Objective - Copy out the data below verbatim.

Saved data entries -
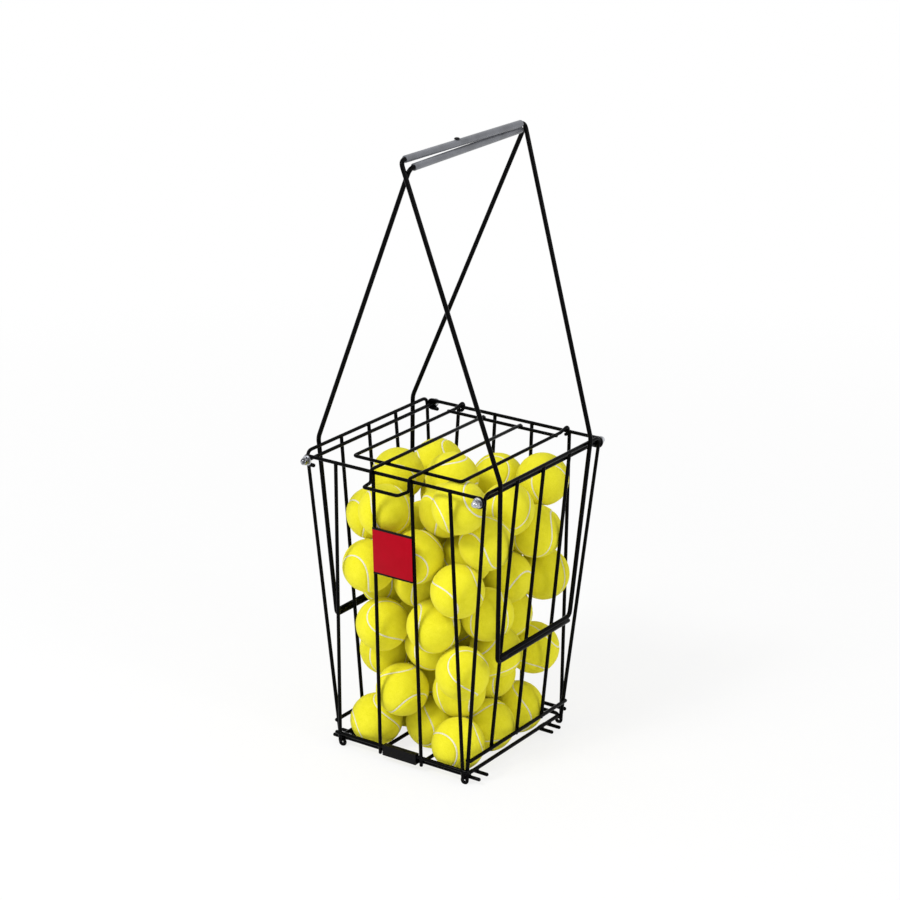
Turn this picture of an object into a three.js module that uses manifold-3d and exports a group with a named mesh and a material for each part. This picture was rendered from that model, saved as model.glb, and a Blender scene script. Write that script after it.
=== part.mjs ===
// Tennis ball hopper: a tapered wire basket with a hinged wire lid, two tall wire handles
// that cross at their grips, and the tennis balls it holds.
// Millimetres, +Z up. The origin is on the ground under the middle of the basket.
// The front, with the label and the lid's pull tab, faces -Y; right is +X.
import * as THREE from "three";
import { ConvexGeometry } from "three/addons/geometries/ConvexGeometry.js";
import { mergeVertices } from "three/addons/utils/BufferGeometryUtils.js";
import Module from "manifold-3d";

const wasm = await Module();
wasm.setup();

// Wire thicknesses and fits
const wallWire = 4; // upright wires of the four walls
const railWire = 4.4; // rails, corner wires and the base
const axleRod = 4.5; // the two bolt rods under the side rails
const handleWire = 5.5;
const lidWire = 4;
const clearance = 0.3; // between pieces that touch but aren't welded
const weldBite = 0.8; // how far two welded wires run into each other

// Basket
const rimHalfWidth = 124; // middle of the basket to an axle rod
const rimHalfDepth = 130.5; // middle to the front and back top rails
const baseHalfWidth = 95.7; // middle to a corner wire at the base
const baseHalfDepth = 111.5; // middle to the front and back bottom rails
const wallHeight = 367.7; // base rods up to the axle rods
const footDrop = 12.5; // base rods above the ground
const sideRailRise = 8.7; // side top rail above the axle rod
const sideFootRailRise = 20.5; // side bottom rail above the base rods
const endFootRailRise = 6.5; // front and back bottom rails above the base rods
const railCornerRadius = 9; // bends of the side top rail
const footLoopRadius = 3.4; // centre line of the foot loops
const footFlat = 0.7; // how much of a foot loop is worn flat
const uprightStub = 5; // upright wire left over below a bottom rail
const sideUprightPitch = 57;
const endUprightTopPitch = 55.3;
const endUprightFootInset = 3.3; // outermost upright in from the corner wire, at the base
const eyeTail = 8; // straight end of a rail after its eye

// Base
const basePitch = 62; // gap between base rods, just under a ball's width
const baseRailInset = 1.2; // side rails of the base in from the corner wires
const baseCornerRadius = 11;

// Clips that hold the handles when they are used as legs
const clipWire = 4;
const clipGap = 17; // between the two prongs
const frontClipInset = 19.5; // middle of a clip from the front wall's foot
const backClipInset = 39.5;
const clipReach = 15; // prongs beyond the base rail
const clipRoot = 6; // bridge inside the base rail
const clipBend = 3;

// Folded clips that join the base to the front and back walls
const foldSheet = 1.2;
const foldLength = 50;
const foldLip = 4;

// Acorn nuts on the axle rods
const nutAcross = 11; // across the flats
const nutHex = 4.5; // height of the hexagonal part
const nutDome = 5.2; // radius of the dome
const nutNeck = 1; // straight wall under the dome
const nutWallShare = 0.55; // how much of the nut the rod runs into

// Handles
const legTopHalfDepth = 99.3; // at the bend over the rim
const legFootHalfDepth = 80.6; // at the cross bar
const legFlare = 12.6; // how much further out the leg is at the rim than at the bar
const bendRise = 7.6; // the bend above the side rail
const barBelowBend = 236.1;
const upperLegLength = 391.6; // bend to grip
const gripHalfDepth = 123.8;
const gripLean = 12.6; // both grips rest a little to the right of the middle
const gripFrontCross = 4; // each grip's front end reaches past their middle line
const gripBackShort = 2.7; // each grip's back end stops short of it
const handleShift = 3.4; // the right handle sits forward, the left one back
const gripTube = 8.8;
const legBend = 24;
const cornerBend = 8;
const barOverlap = 5.3; // spacing of the two wire ends that make the cross bar
const gripStudShare = 0.44; // place of the stud along the right grip
const studRadius = 3.4;
const studHeight = 2.2;
const studFlangeShare = 0.35; // heights and widths on the stud's outline
const studShoulderShare = 0.85;
const studCrownShare = 0.7;

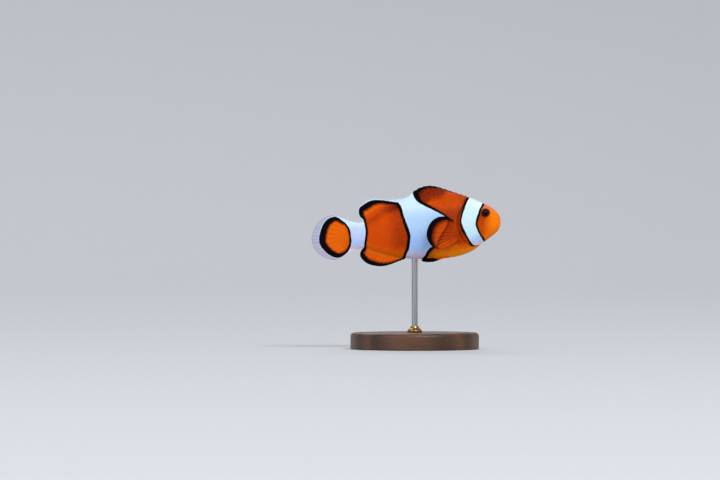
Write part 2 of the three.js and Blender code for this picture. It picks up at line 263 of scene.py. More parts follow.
rod_low, rod_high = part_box("stand_rod")
ROD_RADIUS, ROD_FOOT, ROD_TOP = rod_high.x / MM, rod_low.z / MM, rod_high.z / MM
TIP = 0.4  # the width of the bevel round the rod's top

rod = turned(
    "steel_rod",
    (0, ROD_FOOT),
    (ROD_RADIUS, ROD_FOOT),
    (ROD_RADIUS, ROD_TOP - TIP),
    (ROD_RADIUS - TIP, ROD_TOP),
    (0, ROD_TOP),
    segments=64,
)
new_finish("drawn_steel", rod)
drawn = own_place()
rubbed = noise(drawn, 2600, 2, (1, 1, 0.02))
smudge = noise(drawn, 220, 2)
steel_colour = blend(colour(190, 191, 192), colour(150, 152, 155), rubbed + 0.5)
surface(steel_colour, 0.3 + rubbed * 0.16 + smudge * 0.12, rubbed, 0.006 * MM, Metallic=1.0)
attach(rod, "root")
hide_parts("stand_rod")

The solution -
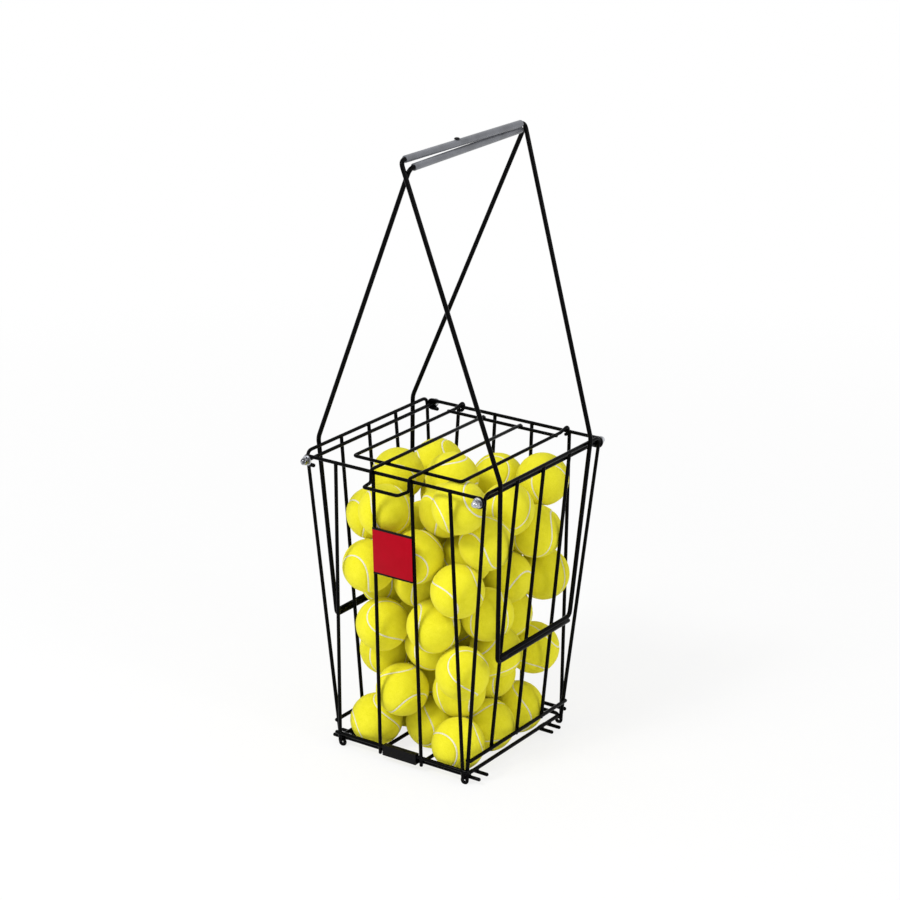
Turn this picture of an object into a three.js module that uses manifold-3d and exports a group with a named mesh and a material for each part. This picture was rendered from that model, saved as model.glb, and a Blender scene script. Write that script after it.
=== part.mjs ===
// Tennis ball hopper: a tapered wire basket with a hinged wire lid, two tall wire handles
// that cross at their grips, and the tennis balls it holds.
// Millimetres, +Z up. The origin is on the ground under the middle of the basket.
// The front, with the label and the lid's pull tab, faces -Y; right is +X.
import * as THREE from "three";
import { ConvexGeometry } from "three/addons/geometries/ConvexGeometry.js";
import { mergeVertices } from "three/addons/utils/BufferGeometryUtils.js";
import Module from "manifold-3d";

const wasm = await Module();
wasm.setup();

// Wire thicknesses and fits
const wallWire = 4; // upright wires of the four walls
const railWire = 4.4; // rails, corner wires and the base
const axleRod = 4.5; // the two bolt rods under the side rails
const handleWire = 5.5;
const lidWire = 4;
const clearance = 0.3; // between pieces that touch but aren't welded
const weldBite = 0.8; // how far two welded wires run into each other

// Basket
const rimHalfWidth = 124; // middle of the basket to an axle rod
const rimHalfDepth = 130.5; // middle to the front and back top rails
const baseHalfWidth = 95.7; // middle to a corner wire at the base
const baseHalfDepth = 111.5; // middle to the front and back bottom rails
const wallHeight = 367.7; // base rods up to the axle rods
const footDrop = 12.5; // base rods above the ground
const sideRailRise = 8.7; // side top rail above the axle rod
const sideFootRailRise = 20.5; // side bottom rail above the base rods
const endFootRailRise = 6.5; // front and back bottom rails above the base rods
const railCornerRadius = 9; // bends of the side top rail
const footLoopRadius = 3.4; // centre line of the foot loops
const footFlat = 0.7; // how much of a foot loop is worn flat
const uprightStub = 5; // upright wire left over below a bottom rail
const sideUprightPitch = 57;
const endUprightTopPitch = 55.3;
const endUprightFootInset = 3.3; // outermost upright in from the corner wire, at the base
const eyeTail = 8; // straight end of a rail after its eye

// Base
const basePitch = 62; // gap between base rods, just under a ball's width
const baseRailInset = 1.2; // side rails of the base in from the corner wires
const baseCornerRadius = 11;

// Clips that hold the handles when they are used as legs
const clipWire = 4;
const clipGap = 17; // between the two prongs
const frontClipInset = 19.5; // middle of a clip from the front wall's foot
const backClipInset = 39.5;
const clipReach = 15; // prongs beyond the base rail
const clipRoot = 6; // bridge inside the base rail
const clipBend = 3;

// Folded clips that join the base to the front and back walls
const foldSheet = 1.2;
const foldLength = 50;
const foldLip = 4;

// Acorn nuts on the axle rods
const nutAcross = 11; // across the flats
const nutHex = 4.5; // height of the hexagonal part
const nutDome = 5.2; // radius of the dome
const nutNeck = 1; // straight wall under the dome
const nutWallShare = 0.55; // how much of the nut the rod runs into

// Handles
const legTopHalfDepth = 99.3; // at the bend over the rim
const legFootHalfDepth = 80.6; // at the cross bar
const legFlare = 12.6; // how much further out the leg is at the rim than at the bar
const bendRise = 7.6; // the bend above the side rail
const barBelowBend = 236.1;
const upperLegLength = 391.6; // bend to grip
const gripHalfDepth = 123.8;
const gripLean = 12.6; // both grips rest a little to the right of the middle
const gripFrontCross = 4; // each grip's front end reaches past their middle line
const gripBackShort = 2.7; // each grip's back end stops short of it
const handleShift = 3.4; // the right handle sits forward, the left one back
const gripTube = 8.8;
const legBend = 24;
const cornerBend = 8;
const barOverlap = 5.3; // spacing of the two wire ends that make the cross bar
const gripStudShare = 0.44; // place of the stud along the right grip
const studRadius = 3.4;
const studHeight = 2.2;
const studFlangeShare = 0.35; // heights and widths on the stud's outline
const studShoulderShare = 0.85;
const studCrownShare = 0.7;

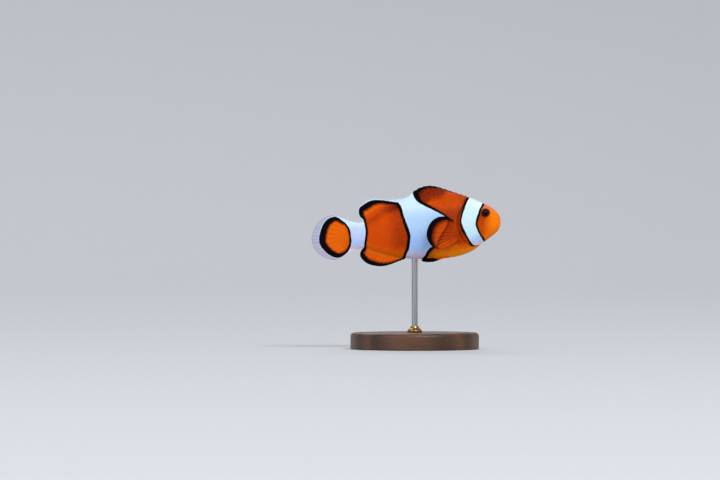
Write part 2 of the three.js and Blender code for this picture. It picks up at line 263 of scene.py. More parts follow.
rod_low, rod_high = part_box("stand_rod")
ROD_RADIUS, ROD_FOOT, ROD_TOP = rod_high.x / MM, rod_low.z / MM, rod_high.z / MM
TIP = 0.4  # the width of the bevel round the rod's top

rod = turned(
    "steel_rod",
    (0, ROD_FOOT),
    (ROD_RADIUS, ROD_FOOT),
    (ROD_RADIUS, ROD_TOP - TIP),
    (ROD_RADIUS - TIP, ROD_TOP),
    (0, ROD_TOP),
    segments=64,
)
new_finish("drawn_steel", rod)
drawn = own_place()
rubbed = noise(drawn, 2600, 2, (1, 1, 0.02))
smudge = noise(drawn, 220, 2)
steel_colour = blend(colour(190, 191, 192), colour(150, 152, 155), rubbed + 0.5)
surface(steel_colour, 0.3 + rubbed * 0.16 + smudge * 0.12, rubbed, 0.006 * MM, Metallic=1.0)
attach(rod, "root")
hide_parts("stand_rod")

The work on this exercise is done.